- DATA EXCERPT
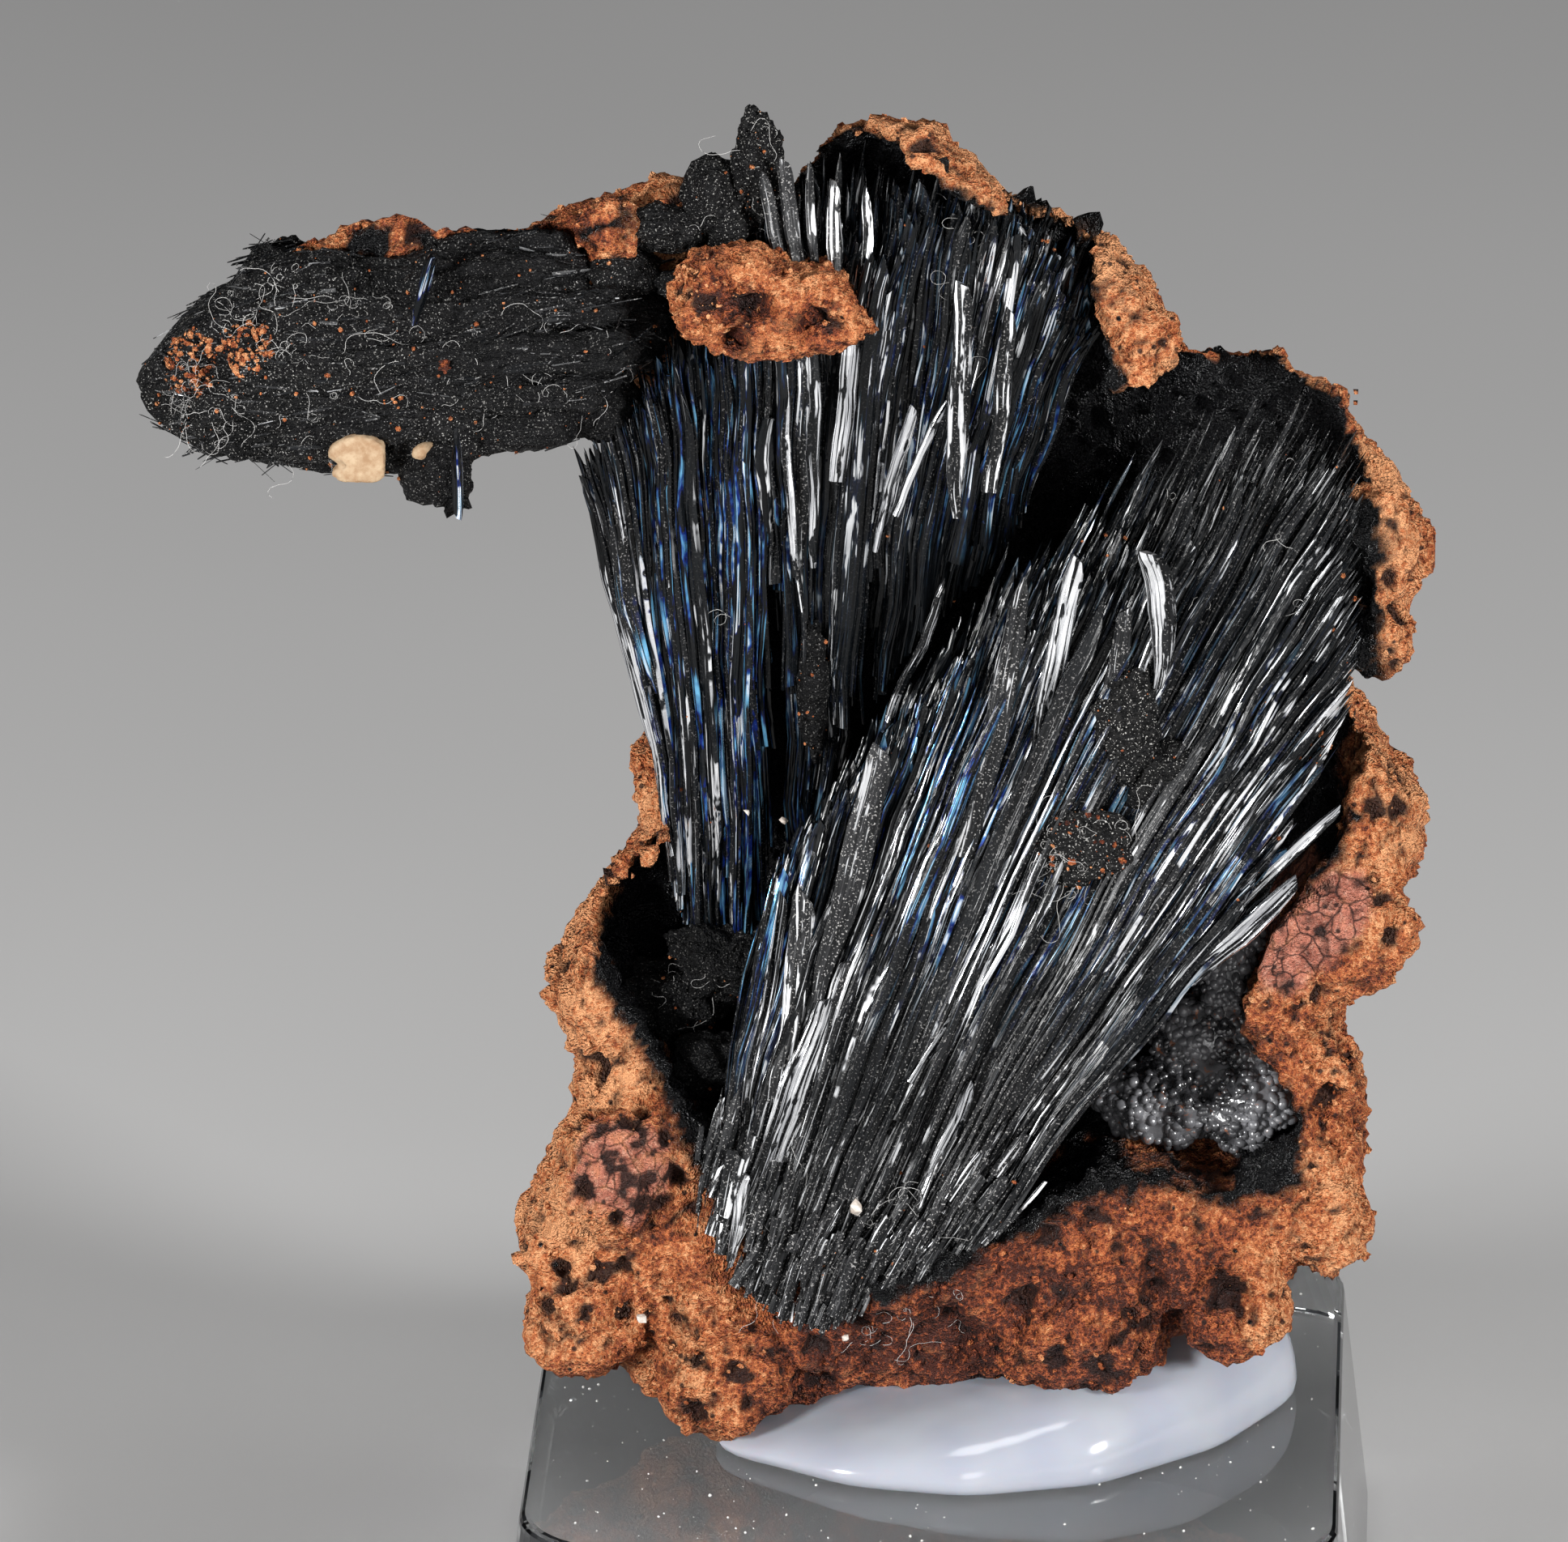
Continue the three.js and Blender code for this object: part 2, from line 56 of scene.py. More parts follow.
# Fans from left to right, in millimetres: the share of the way across, the root, and the tips of the blades
# at the back and in front
RIGHT_FAN = [
    (0, (-8.8, -6, 20.2), (-6, -1, 34), (-6.2, -4.6, 33.4)),
    (0.12, (-8.4, -6.7, 18.6), (-2, -1, 40), (-3, -5, 37.6)),
    (0.25, (-7.2, -7.2, 17), (3, -0.6, 46.6), (1, -4.6, 42)),
    (0.38, (-5.8, -7.5, 16.2), (7, 0.2, 49.4), (4.6, -4, 44.6)),
    (0.5, (-4.6, -7.7, 15.8), (10.6, 0.5, 52), (8, -3.6, 46)),
    (0.6, (-3.4, -7.6, 16.2), (14.6, 0.2, 52.8), (11.4, -3.2, 48.8)),
    (0.7, (-2.2, -7.4, 17), (16.4, -0.4, 50.6), (15, -2.4, 50)),
    (0.8, (-0.8, -7.1, 17.8), (16.6, -0.6, 46), (16.2, -2.6, 46)),
    (0.9, (0.6, -6.8, 18.6), (16.2, -1, 41), (15.6, -3.2, 40.4)),
    (1, (2.2, -6.6, 19.6), (13.4, -2.2, 34), (10.6, -4.2, 30.4)),
]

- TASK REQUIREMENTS
Give the listing again, word for word.

- THE ANSWER
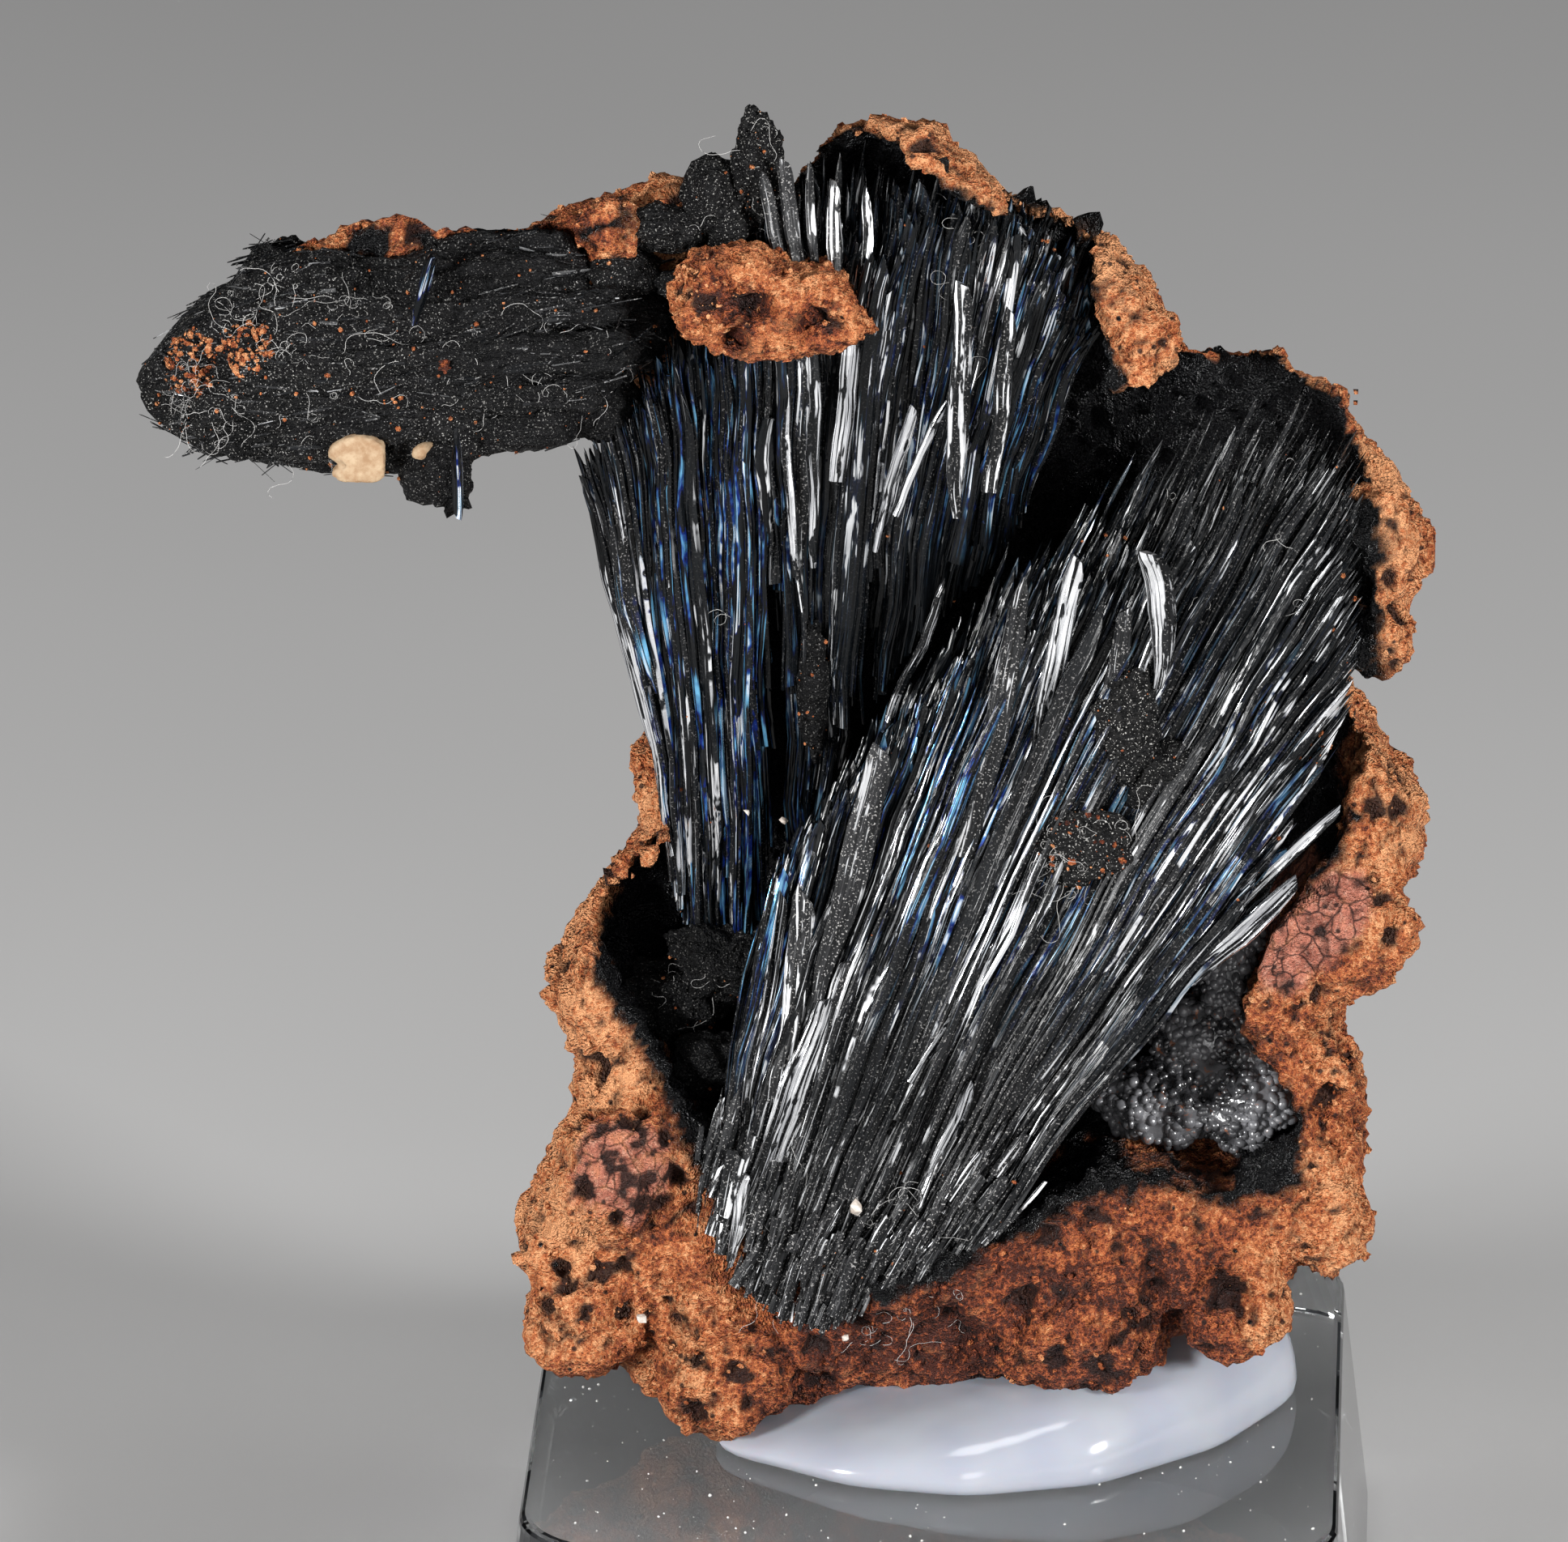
Continue the three.js and Blender code for this object: part 2, from line 56 of scene.py. More parts follow.
# Fans from left to right, in millimetres: the share of the way across, the root, and the tips of the blades
# at the back and in front
RIGHT_FAN = [
    (0, (-8.8, -6, 20.2), (-6, -1, 34), (-6.2, -4.6, 33.4)),
    (0.12, (-8.4, -6.7, 18.6), (-2, -1, 40), (-3, -5, 37.6)),
    (0.25, (-7.2, -7.2, 17), (3, -0.6, 46.6), (1, -4.6, 42)),
    (0.38, (-5.8, -7.5, 16.2), (7, 0.2, 49.4), (4.6, -4, 44.6)),
    (0.5, (-4.6, -7.7, 15.8), (10.6, 0.5, 52), (8, -3.6, 46)),
    (0.6, (-3.4, -7.6, 16.2), (14.6, 0.2, 52.8), (11.4, -3.2, 48.8)),
    (0.7, (-2.2, -7.4, 17), (16.4, -0.4, 50.6), (15, -2.4, 50)),
    (0.8, (-0.8, -7.1, 17.8), (16.6, -0.6, 46), (16.2, -2.6, 46)),
    (0.9, (0.6, -6.8, 18.6), (16.2, -1, 41), (15.6, -3.2, 40.4)),
    (1, (2.2, -6.6, 19.6), (13.4, -2.2, 34), (10.6, -4.2, 30.4)),
]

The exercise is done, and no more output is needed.